I'm sure his daughter is very precious. But he was making her, well...too precious. "Ooh, please stop him. STOP him." It was an over-the-top reaction and, on cue, Stan went as if he was going to stamp on the balloon. The dad got up. He started to dance around, shouting "STOP!". Stan loved it.

All rather unfortunate. But I also think that parents have some responsibility to react in a relaxed and groovy way when disabled people are around. This guy didn't. And what happened next made me so proud of myself. I actually used a line that I'd rehearsed, and I meant it. 

"Yes. It's the worst thing that's ever happened to you." That stopped all the nonsense and the dad shut up. 

So Stan and I went and got our meals and when I asked him where he wanted to sit, well, yes you've guessed it.
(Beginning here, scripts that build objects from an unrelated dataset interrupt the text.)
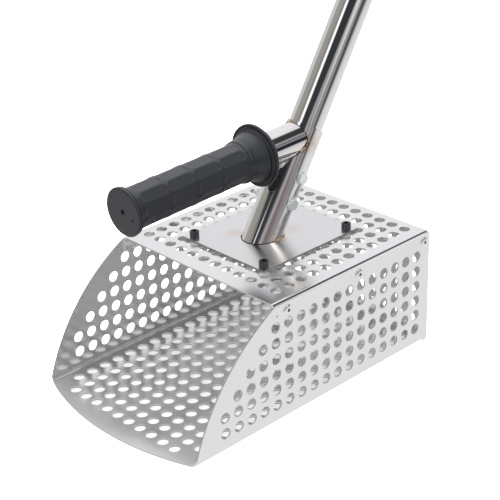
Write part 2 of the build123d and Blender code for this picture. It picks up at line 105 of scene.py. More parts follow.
class Graph:
    """A node tree with short calls for the nodes that the materials and the world share."""

    def __init__(self, tree):
        self.tree = tree

    def node(self, kind, **settings):
        """A new node with these settings."""
        made = self.tree.nodes.new(kind)
        for key, value in settings.items():
            setattr(made, key, value)
        return made

    def feed(self, socket, value):
        """Link an output to the socket, or set the socket to a plain value."""
        if isinstance(value, bpy.types.NodeSocket):
            self.tree.links.new(value, socket)
        else:
            socket.default_value = value

    def math(self, operation, a, b=0.0, c=0.0, clamp=False):
        """One sum on up to three values."""
        made = self.node("ShaderNodeMath", operation=operation, use_clamp=clamp)
        for socket, value in zip(made.inputs, (a, b, c)):
            self.feed(socket, value)
        return made.outputs[0]

    def smooth(self, value, low, high):
        """0 at low, 1 at high and a smooth step between; low may be the larger."""
        made = self.node("ShaderNodeMapRange", interpolation_type="SMOOTHSTEP")
        self.feed(made.inputs["Value"], value)
        made.inputs["From Min"].default_value = low
        made.inputs["From Max"].default_value = high
        return made.outputs["Result"]

    def span(self, value, low, high):
        """A 0 to 1 value stretched to run from low to high."""
        made = self.node("ShaderNodeMapRange")
        self.feed(made.inputs["Value"], value)
        made.inputs["To Min"].default_value = low
        made.inputs["To Max"].default_value = high
        return made.outputs["Result"]

    def mix(self, share, a, b, blend="MIX"):
        """Colour a where share is 0 and, blended, b where it is 1."""
        made = self.node("ShaderNodeMix", data_type="RGBA", blend_type=blend)
        self.feed(made.inputs[0], share)
        self.feed(made.inputs[6], a)
        self.feed(made.inputs[7], b)
        return made.outputs[2]

    def ramp(self, value, stops):
        """A colour from (position, colour) stops."""
        made = self.node("ShaderNodeValToRGB")
        self.feed(made.inputs[0], value)
        points = made.color_ramp.elements
        while len(points) < len(stops):
            points.new(0.5)
        for point, (place, colour) in zip(points, stops):
            point.position = place
            point.color = colour
        return made.outputs[0]

    def place(self):
        """The point in the object's own frame, in metres."""
        return self.node("ShaderNodeTexCoord").outputs["Object"]

    def normal(self):
        """The surface's normal in the object's own frame."""
        return self.node("ShaderNodeTexCoord").outputs["Normal"]

    def parts(self, vector):
        """A vector's X, Y and Z."""
        made = self.node("ShaderNodeSeparateXYZ")
        self.feed(made.inputs[0], vector)
        return made.outputs

    def stretched(self, vector, scale, rotation=(0, 0, 0)):
        """A vector scaled on each axis, and turned."""
        made = self.node("ShaderNodeMapping")
        self.feed(made.inputs["Vector"], vector)
        made.inputs["Rotation"].default_value = rotation
        made.inputs["Scale"].default_value = scale
        return made.outputs[0]

    def noise(self, vector, scale, detail=3.0, roughness=0.5):
        """Noise from 0 to 1; scale is its cells per metre."""
        made = self.node("ShaderNodeTexNoise")
        self.feed(made.inputs["Vector"], vector)
        made.inputs["Scale"].default_value = scale
        made.inputs["Detail"].default_value = detail
        made.inputs["Roughness"].default_value = roughness
        return made.outputs["Fac"]

    def distance(self, vector, point):
        """How far a vector is from a fixed point."""
        made = self.node("ShaderNodeVectorMath", operation="DISTANCE")
        self.feed(made.inputs[0], vector)
        made.inputs[1].default_value = point
        return made.outputs["Value"]

    def bump(self, height, depth, strength):
        """A normal for a height from 0 to 1; depth is in metres."""
        made = self.node("ShaderNodeBump")
        self.feed(made.inputs["Height"], height)
        made.inputs["Distance"].default_value = depth
        made.inputs["Strength"].default_value = strength
        return made.outputs[0]


class Finish(Graph):
    """A material on one Principled shader."""

    def __init__(self, name, metallic=0.0):
        self.material = bpy.data.materials.new(name)
        self.material.use_nodes = True
        super().__init__(self.material.node_tree)
        self.shader = self.tree.nodes["Principled BSDF"]
        self.shader.inputs["Metallic"].default_value = metallic

    def set(self, socket, value):
        """Give one of the shader's sockets a value or a link."""
        self.feed(self.shader.inputs[socket], value)


def grey(level):
    """A colour with no hue."""
    return (level, level, level, 1.0)


# ---- studio ----
BACKDROP = (0.62, 0.61, 0.62)
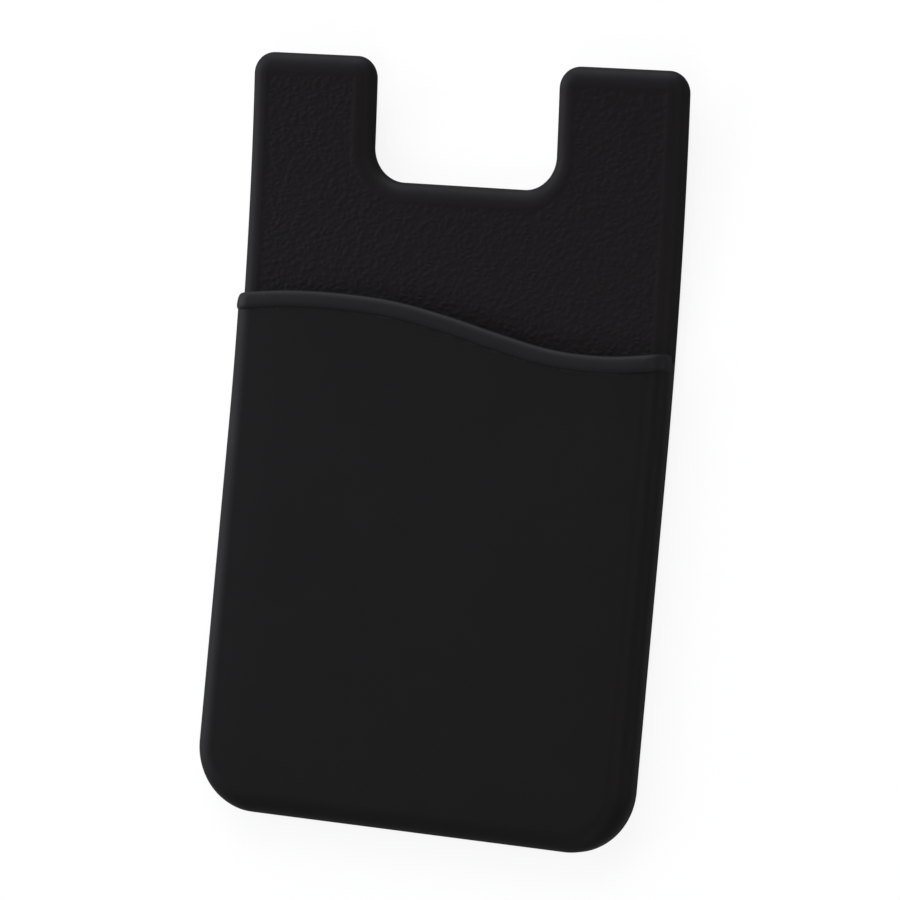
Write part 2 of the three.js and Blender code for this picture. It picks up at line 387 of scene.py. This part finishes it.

Next to the disturbed dad. Our table neighbours stayed for ten more agonising minutes and then performed the walk of shame past us. And Stan, ever the gentleman, said, just they'd squirmed along: "Bye." He's very forgiving. 

I hope that guy was embarrassed. Because what did he really want? For Stan to make life easy for him and not be there? Would he have preferred it if we left? Well. News alert. We ain't going nowhere. And the daughter kept her balloon.

Stan might do some odd things. Live with it. Or you might find that a parent floors you with a prepared one-liner that sums up why it might be an idea to balance your anxieties with other's people's right to be present in Mcdonald's. 

Sunday, 1 November 2015

Can cook, will cook

Stan can achieve big things. He needs support; but the sky's the limit. 

I've decided that that's Stan's mission statement. And a show on TV at the moment seems to sum up that sentiment. 

Kitchen Impossible 

Michel Roux gives a bunch of disabled people a bollocking for getting their orders to the table late. He's supporting them to learn something of the catering trade and then apply for real jobs. And he won't take no for an answer. I love it. 

Contrast this, from Channel Four's Kitchen Impossible, with an incident on Friday: Stan tried to break into a van. He got as far as opening the door when the guy up on the scaffolding, doing the loft extension, started shouting down. I asked Stan to apologise, which he did. The guy in the hard hat then clocked Stan and the fact he has Down's and said: "I'm sorry. I didn't realise." I found myself blurting out: "Realise what?"

I felt bad about it later. The guy was only trying to help. But he's no Michel Roux. Yes see, he was immediately putting restraints on what Stan can do. At his age, he should indeed be in trouble for breaking into a van. 

And Michel, in the TV show, is clear that he's throwing down a challenging gauntlet. One guy starts off the show cooking his signature dish of a microwave curry. He ends up saying how proud he is to have moved onto real cooking. A young woman with Down's is given the scary task of taking orders out to customers. She struggles, but she makes it. 

Stan. In charge of his own breakfast...

We know one of the families who were filmed and they've confirmed to me that Channel 4 have been great with the stars of the show. 
But it's also the sentiment that I love. Just like Stan's speech therapist; she won't accept him producing eight-word-sentences. She's got him on 13-word-sentences. And then more. And then more. 

Yes. Of course it can a challenge being a Dad to Stan at times. He'll break into the odd van. But when you know that your expectations are soaringly higher than that, that one day he could apply for a job in catering - or anywhere - then it helps you to centre you thoughts and get on with it. 

I'll say it again:

Stan can achieve big things. He needs support; but the sky's the limit.